How can parents think more carefully about sharenting?
Many parents find it helpful to pause and consider the child's perspective, how the content might feel later in life, and whether sharing meets an adult need more than a child's interests. It also helps to recognise the design pressures at work. Platforms are built to encourage sharing, and posting can even feel obligatory. There is no single right approach, but awareness of both the psychological and technological dynamics can support more intentional choices.
What is the difference between sharenting and children sharing themselves?

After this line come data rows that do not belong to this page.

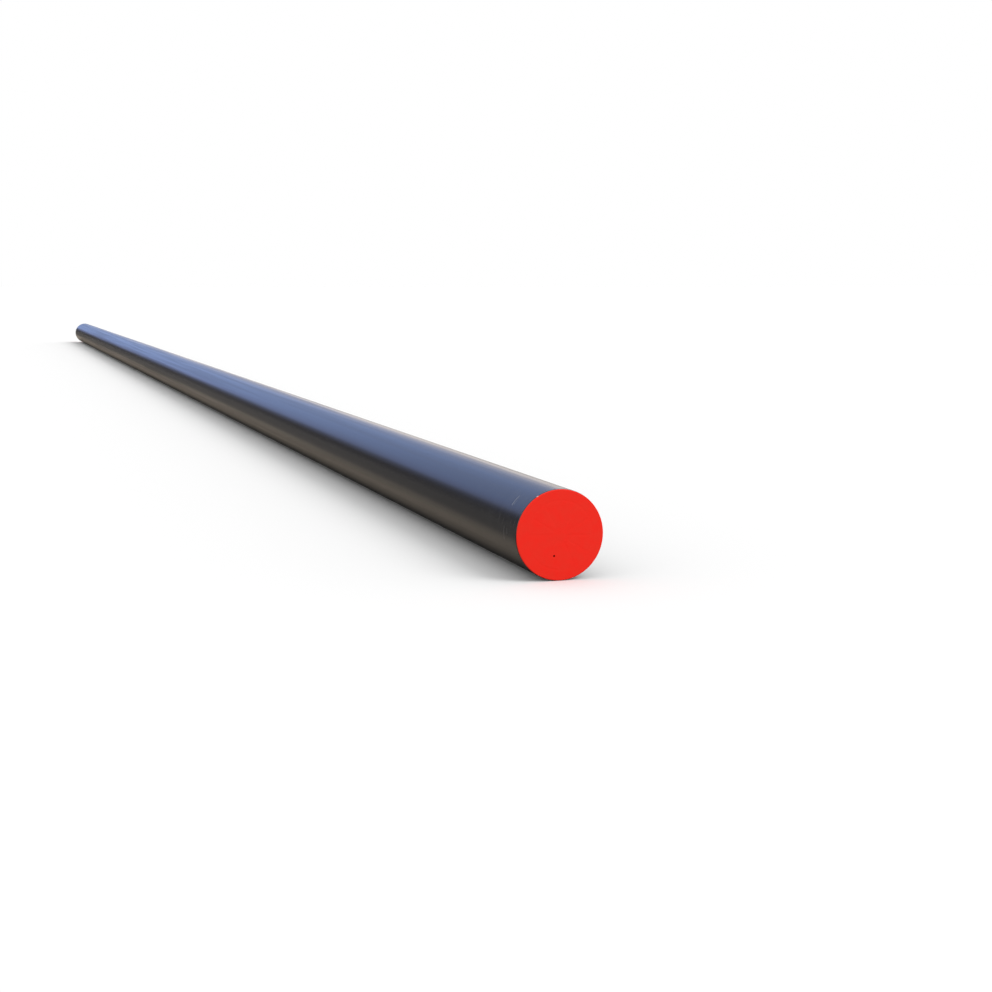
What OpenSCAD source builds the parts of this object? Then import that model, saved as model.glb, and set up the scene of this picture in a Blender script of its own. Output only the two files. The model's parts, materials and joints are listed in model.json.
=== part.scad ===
// Polyethylene pressure pipe, closed at both ends by moulded push-in plugs. Millimetres.
// The pipe lies on the floor (z = 0) along Y, and its front end faces -Y. The origin is on the
// floor below the middle of its length.

/* [Pipe] */
// Outside diameter of the pipe
pipe_od = 160; // [130:5:250]
// Thickness of the pipe wall (outside diameter / 11 in this pressure class)
pipe_wall = 14.6; // [6:0.1:20]
// Length between the two square-cut ends
pipe_length = 12000; // [1000:100:13500]
// Width of the deburred edge on the outer and the inner rim of each cut end
rim_chamfer = 1; // [0.4:0.1:2]

/* [Plug flange] */
// Thickness of the flange that covers the cut end
flange_thickness = 2.6; // [2:0.1:5]
// How far the flange stays inside the outside of the pipe, all round
flange_inset = 0.6; // [0.2:0.1:1.5]
// Radius on the outer edge of the flange
flange_edge_radius = 1.2; // [0.4:0.1:1.8]

/* [Plug skirt and fins] */
// Length of the skirt that goes into the bore
skirt_length = 46; // [30:1:90]
// Thickness of the skirt where it leaves the flange
skirt_root_wall = 2.6; // [1.6:0.1:4]
// Thickness of the skirt at its inner end
skirt_tip_wall = 1.8; // [1.2:0.1:2.4]
// Free space between the skirt and the bore, which the fins bridge
skirt_clearance = 3.6; // [2.5:0.1:6]
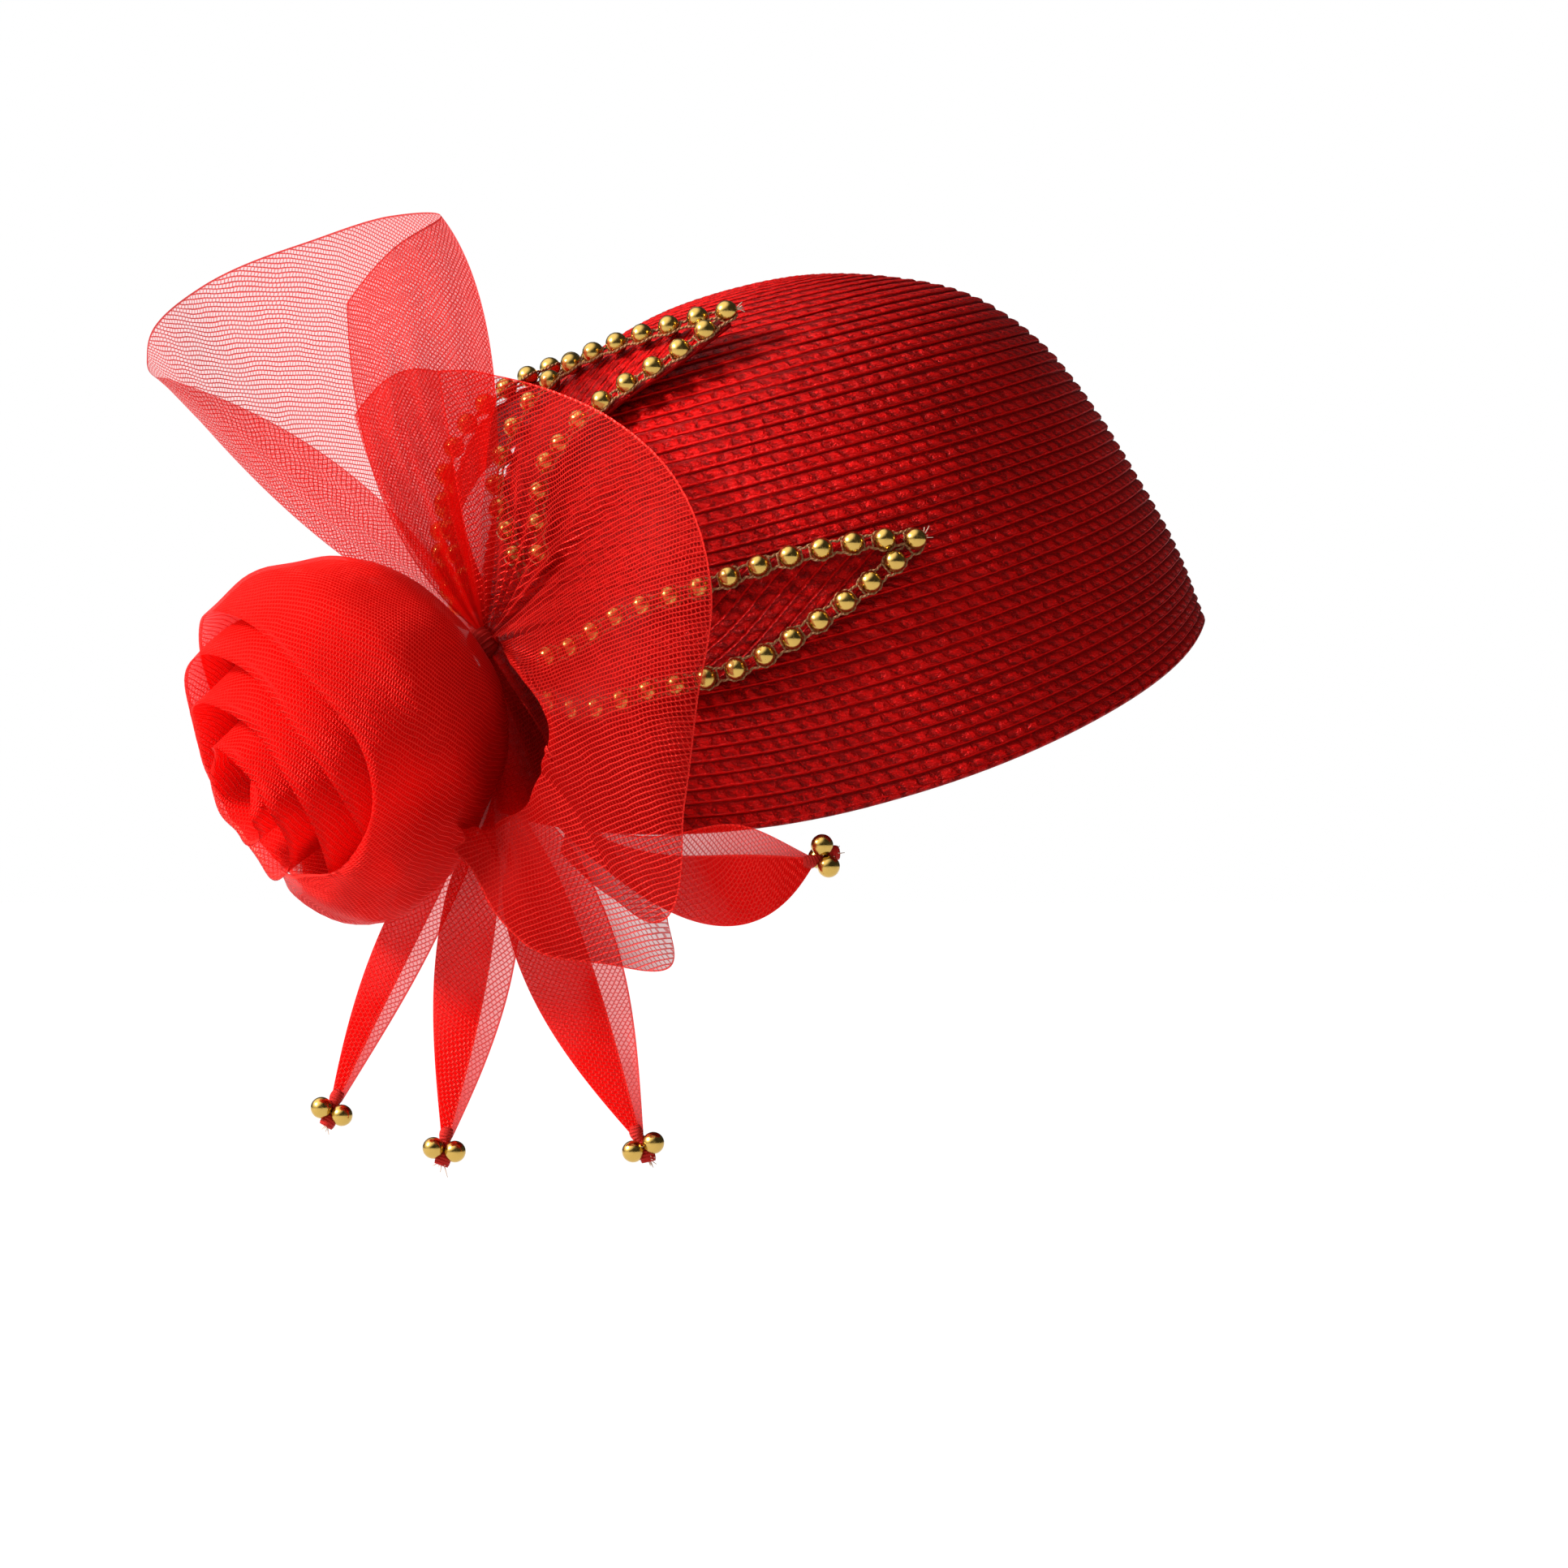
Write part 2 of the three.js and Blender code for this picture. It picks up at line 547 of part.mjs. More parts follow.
// Centre line, sideways direction and face direction of a petal. It lies flat on the crown at its seat
// and turns its face to the left on the way down.
function petalFrame(row, level) {
  const seat = leaned(aboveCrown(PETAL_SEAT_RUN, row.seatTurn, row.lift));
  const seatNormal = leaned(crownSlopes(PETAL_SEAT_RUN, row.seatTurn).normal);
  const tip = new THREE.Vector3(row.tipX, row.tipY, row.tipZ);
  const chord = tip.clone().sub(seat);
  const across = new THREE.Vector3(-chord.z, 0, chord.x).normalize();
  const pull = seat.clone().lerp(tip, 0.5)
    .addScaledVector(across, -2 * row.bow).addScaledVector(LEFT, 2 * row.bellyOut);
  const point = seat.clone().multiplyScalar((1 - level) ** 2)
    .addScaledVector(pull, 2 * level * (1 - level)).addScaledVector(tip, level ** 2);
  const tangent = pull.clone().sub(seat).multiplyScalar(1 - level)
    .addScaledVector(tip.clone().sub(pull), level).normalize();
  const facing = seatNormal.lerp(LEFT, THREE.MathUtils.smoothstep(level, 0, PETAL_UNTWIST));
  const sideways = tangent.clone().cross(facing).normalize();
  return { point, tangent, sideways, face: sideways.clone().cross(tangent).normalize() };
}

// The sheet is folded along its front or lower edge: a wide back ply and a narrower front ply.
function petalGeometry(row) {
  const grid = [];
  for (let station = 0; station <= PETAL_STATIONS; station += 1) {
    const level = station / PETAL_STATIONS;
    const { point, sideways, face } = petalFrame(row, level);
    const ends = PETAL_ROOT_WIDTH + (PETAL_TIP_WIDTH - PETAL_ROOT_WIDTH) * level;
    const halfWidth = (ends + (row.width - ends) * Math.sin(Math.PI * level ** row.widest)) / 2;
    grid.push(PETAL_SECTION.map(({ across, ply }) => point.clone()
      .addScaledVector(sideways, across * halfWidth)
      .addScaledVector(face, (ply * PETAL_PLY_SPACE) / 2)));
  }
  return thicken(grid, CRIN_WALL);
}

function ball(radius, sides, belts) {
  const sphere = new THREE.SphereGeometry(radius, sides, belts);
  sphere.deleteAttribute('normal');
  sphere.deleteAttribute('uv');
  return mergeVertices(sphere);
}

// Beads round the bound end of a petal
function beadedTipGeometry(row) {
  const { point, tangent, sideways, face } = petalFrame(row, 1);
  const start = point.clone().addScaledVector(tangent, GAP);
  const knot = sweepRound(
    [start, start.clone().addScaledVector(tangent, TIP_KNOT.length)],
    [TIP_KNOT.radius, TIP_KNOT.endRadius],
    TIP_KNOT.sides,
  );
  const beads = [];
  for (let place = 0; place < TIP_BEAD.count; place += 1) {
    const angle = radians(TIP_BEAD.firstTurn + (360 * place) / TIP_BEAD.count);
    const centre = start.clone().addScaledVector(tangent, TIP_BEAD.radius + GAP)
      .addScaledVector(sideways, TIP_BEAD.ring * Math.cos(angle))
      .addScaledVector(face, TIP_BEAD.ring * Math.sin(angle));
    const bead = ball(TIP_BEAD.radius, TIP_BEAD.sides, TIP_BEAD.belts);
    beads.push(bead.translate(centre.x, centre.y, centre.z));
  }
  return fuse([knot, ...beads]);
}

function addPiece(group, name, geometry, material) {
  const mesh = new THREE.Mesh(geometry, material);
  mesh.name = name;
  group.add(mesh);
}

const hat = new THREE.Group();

const crownGroup = new THREE.Group();
crownGroup.rotation.y = radians(-CROWN_LEAN);
addPiece(crownGroup, 'crown', crownGeometry(), RED_STRAW);
for (const [letter, table] of Object.entries(LEAF_TABLES)) {
  addPiece(crownGroup, `leaf_${letter}`, leafGeometry(table), RED_STRAW);
  addPiece(crownGroup, `bead_string_${letter}`, beadStringGeometry(table), GOLD_BEAD);
}
hat.add(crownGroup);

const trimGroup = new THREE.Group();
trimGroup.position.copy(knobCentre);
addPiece(trimGroup, 'knob', ball(KNOB.radius, KNOB.sides, KNOB.belts), RED_CRIN);
addPiece(trimGroup, 'rose', roseGeometry(), RED_CRIN);
addPiece(trimGroup, 'loop', fanGeometry(LOOP_RIBS, FAN_STEPS.loop), RED_CRIN);
addPiece(trimGroup, 'inner_fold', fanGeometry(INNER_RIBS, FAN_STEPS.inner_fold), RED_CRIN);
addPiece(trimGroup, 'ruffle', fanGeometry(RUFFLE_RIBS, FAN_STEPS.ruffle), RED_CRIN);
addPiece(trimGroup, 'ruffle_tail', fanGeometry(TAIL_RIBS, FAN_STEPS.ruffle_tail), RED_CRIN);
hat.add(trimGroup);

PETAL_ROWS.forEach((row, index) => {
  addPiece(hat, `petal_${index + 1}`, petalGeometry(row), RED_CRIN);
  addPiece(hat, `beaded_tip_${index + 1}`, beadedTipGeometry(row), GOLD_BEAD);
});

export default hat;
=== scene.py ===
"""Church hat: the looks. A close red straw cloche with crinoline trim, built around the packed model.

Lengths in the tables are millimetres and angles are degrees, as in the part's own source. Every mesh is
made in metres. The front of the hat is -X, its left side is -Y and up is +Z.
"""

import math

import bpy
import numpy as np
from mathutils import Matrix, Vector


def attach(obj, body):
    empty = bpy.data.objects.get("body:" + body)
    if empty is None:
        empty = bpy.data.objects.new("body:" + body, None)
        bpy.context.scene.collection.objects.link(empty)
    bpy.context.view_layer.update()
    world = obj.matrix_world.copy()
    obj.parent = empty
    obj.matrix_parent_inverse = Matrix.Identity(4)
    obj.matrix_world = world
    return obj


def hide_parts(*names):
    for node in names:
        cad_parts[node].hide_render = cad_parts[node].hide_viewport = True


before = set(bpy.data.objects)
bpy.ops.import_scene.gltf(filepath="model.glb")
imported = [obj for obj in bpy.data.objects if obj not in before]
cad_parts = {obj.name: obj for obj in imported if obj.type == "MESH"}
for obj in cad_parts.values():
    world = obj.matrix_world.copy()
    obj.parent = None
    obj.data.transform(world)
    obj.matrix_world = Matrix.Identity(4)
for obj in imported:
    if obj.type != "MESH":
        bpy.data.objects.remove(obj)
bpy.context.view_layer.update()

bl_info = {
    "name": "Church hat",
    "version": (1, 0, 0),
    "blender": (4, 5, 0),
    "location": "View3D > Sidebar > Hat",
    "description": "Builds a red straw cloche with a crinoline rose, loop, ruffle, petals and beaded leaves",
    "category": "Add Mesh",
}

MM = 0.001
BODY = "root"
UP = np.array((0.0, 0.0, 1.0))
LEFT = np.array((0.0, -1.0, 0.0))

# Crown: a row of the table every RUN_STEP mm along the braid, from the tip to the rim.
CROWN_LEAN = 15.0
CROWN_HEIGHT = 140.0
CROWN_WALL = 2.0
SIDE_TURN = 270.0
RUN_STEP = 26.0
SIDE_DIP = 1.7
BACK_BROAD, BACK_TIGHT, BACK_SHARE = 2.2, 12, 0.75
# back, front, side, endDrop, sideDrop
CROWN_ROWS = np.array([
    (0.0, 0.0, 0.0, 0.0, 0.0),
    (25.9, 25.8, 25.8, 2.0, 2.0),
    (50.8, 50.2, 50.4, 9.4, 9.6),
    (73.8, 70.4, 70.8, 21.3, 23.8),
    (91.0, 86.7, 84.2, 40.7, 45.2),
    (101.9, 99.1, 91.1, 64.3, 72.2),
    (109.7, 107.0, 94.4, 89.3, 102.4),
    (116.2, 111.8, 96.8, 114.8, 133.7),
    (119.1, 115.0, 98.5, 140.0, 169.0),
])
RIM_RUN = RUN_STEP * (len(CROWN_ROWS) - 1)
# The crown's slopes are measured no nearer to its tip and its rim than this.
TIP_CLEAR, RIM_CLEAR = 0.3, 0.06
CROWN_SAMPLES = 400

# Section of one braid row: share of the row from its upper edge, and height above the row's foot in mm
ROW_SECTION = ((0.03, 0.0), (0.2, 0.55), (0.48, 0.9), (0.78, 1.0), (0.96, 0.5))
ROW_SINK, ROW_WAVER, ROW_RIPPLE, ROW_LUMP = 0.62, 0.16, 0.1, 0.07
INSIDE_ROW, EDGE_HALF, EDGE_DROP = 0.25, 1.25, 1.0

KNOB_RUN, KNOB_TURN, KNOB_RADIUS = 155.0, 206.0, 9.0
KNOB_LOOK_RADIUS, KNOB_PLEATS = 4.8, 17
GAP = 0.35
CRIN_WALL = 1.0
ROOT_REACH = KNOB_RADIUS + GAP + CRIN_WALL / 2
LEAF_WALL = 1.4
BEAD_PITCH = 9.8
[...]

Sharenting involves adults making decisions on a child's behalf. When children are older and able to understand the implications of sharing, the dynamics change. However, meaningful consent requires the capacity to grasp long-term consequences, something young children cannot reasonably be expected to do. Even adults struggle to anticipate how content may travel, or be interpreted. And again, asking a very young child for permission may feel respectful, but without true understanding, consent can become symbolic rather than substantive. Parents are also in the best position to monitor their children’s own sharing and to step in if they think that the sharing may be ill-considered or unsafe.
Can children's photos be used by AI?
Yes. Photos of children shared online — even on accounts with privacy settings — can potentially be scraped and incorporated into datasets used to train AI models. More concerning still, individual images can be used as source material for AI-generated deepfakes, or in the most serious cases, AI-generated child sexual abuse material (CSAM). Facial recognition technology can also build biometric profiles from accumulated photos, creating records that follow a child as they grow. These risks have escalated rapidly and are driving new legislation in multiple countries. They represent a fundamental shift in what it means to share a child's image online.